John I. Purtle, Justice,

dissenting. I dissent because I think there was sufficient evidence presented from which the jury could have found International Paper Company guilty of negligence which proximately caused the damages suffered by the appellants. Herman Lasiter, agent of International Paper and Tony Nelson, the truck driver, both testified that the accident would not have happened if: (1) the truck were properly loaded, (2) the load were properly tied down, and (3) the truck were properly driven. All parties admit the appellants were not at fault in any manner. Neither is it disputed that the load spilled from the truck and proximately caused appellants’ injuries. The foreman for International Paper, who was responsible for loading the billets stated, according to the abstract: “I didn’t load this load. I wasn’t standing there every minute the load was being loaded. I am reasonably sure nothing went wrong in the loading.”
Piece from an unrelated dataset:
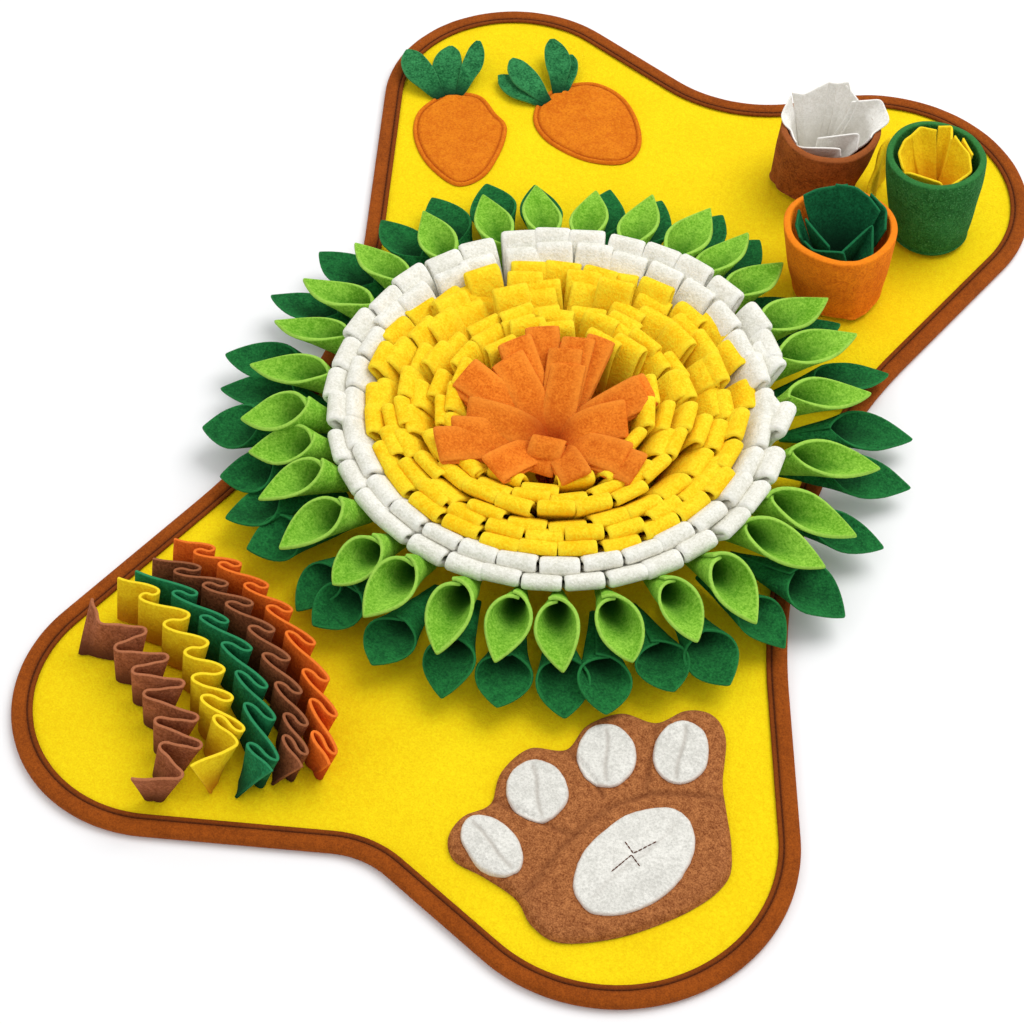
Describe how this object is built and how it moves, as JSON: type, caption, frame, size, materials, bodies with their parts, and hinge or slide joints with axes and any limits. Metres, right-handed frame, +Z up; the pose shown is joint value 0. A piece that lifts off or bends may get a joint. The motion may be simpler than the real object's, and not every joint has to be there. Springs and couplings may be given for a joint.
{
  "type": "snuffle mat",
  "caption": "Bone-shaped yellow fleece snuffle mat with a felt sunflower of rolled leaves and folded strips, felt cups, pleated ruffles, a paw and carrots.",
  "frame": {"origin": "centre of the mat on the floor it lies on", "axes": "+Y along the mat from the ruffles and the paw towards the carrots and the cups, +X towards the paw and the cups, +Z up"},
  "size_m": [0.498, 0.7999, 0.0804],
  "materials": {
    "base_yellow": "short-pile fleece",
    "binding_brown": "woven tape",
    "dark_green_felt": "matt felt",
    "light_green_felt": "matt felt",
    "white_felt": "matt felt",
    "yellow_felt": "matt felt",
    "orange_felt": "matt felt",
    "cup_brown": "thick felt",
    "heather_green": "thick flecked felt",
    "cup_orange": "thick felt",
    "tan_felt": "matt felt",
    "ruffle_green_felt": "matt felt",
    "brown_felt": "matt felt",
    "ruffle_orange_felt": "matt felt",
    "paw_brown": "padded fleece",
    "leaf_green_felt": "matt felt"
  },
  "bodies": {
    "root": {"base_panel": "base_yellow", "binding": "binding_brown", "brown_cup": "cup_brown", "brown_cup_filling": "white_felt", "carrot_leaf_1": "leaf_green_felt", "carrot_leaf_2": "leaf_green_felt", "carrot_leaf_3": "leaf_green_felt", "carrot_leaf_4": "leaf_green_felt", "carrot_leaf_5": "leaf_green_felt", "carrot_leaf_6": "leaf_green_felt", "carrot_leaf_7": "leaf_green_felt", "carrot_left": "orange_felt", "carrot_right": "orange_felt", "dark_leaves_1": "dark_green_felt", "dark_leaves_2": "dark_green_felt", "green_cup": "heather_green", "green_cup_filling": "yellow_felt", "light_leaves_1": "light_green_felt", "light_leaves_2": "light_green_felt", "light_leaves_3": "light_green_felt", "light_leaves_4": "light_green_felt", "orange_cup": "cup_orange", "orange_cup_filling": "dark_green_felt", "orange_strips_inner": "orange_felt", "orange_strips_outer": "orange_felt", "palm_pad": "white_felt", "paw": "paw_brown", "ruffle_brown": "brown_felt", "ruffle_green": "ruffle_green_felt", "ruffle_orange": "ruffle_orange_felt", "ruffle_tan": "tan_felt", "ruffle_yellow": "yellow_felt", "toe_pad_1": "white_felt", "toe_pad_2": "white_felt", "toe_pad_3": "white_felt", "toe_pad_4": "white_felt", "white_strips_inner": "white_felt", "white_strips_outer": "white_felt", "yellow_strips_1": "yellow_felt", "yellow_strips_2": "yellow_felt", "yellow_strips_3": "yellow_felt", "yellow_strips_4": "yellow_felt", "yellow_strips_5": "yellow_felt", "yellow_strips_6": "yellow_felt", "yellow_tab": "yellow_felt"}
  },
  "joints": []
}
It is true that the mere happening of an accident is not evidence of negligence on the part of anyone. However, when there is testimony that one of three things could cause an accident and an accident happens in a manner consistent with one of the three then there is evidence of negligence, in my opinion. Only the jury could determine whether the truck was improperly loaded and driven or whether the pulpwood was properly stacked. Under the testimony presented one of the three acts of negligence occurred. It is up to the finder of facts to decide which of these acts, if any, caused the accident. It seems to me that the majority of this court, like the trial judge, took it upon themselves to weigh the evidence and decide the jury questions. Therefore, I would reverse and remand for a trial by the jury.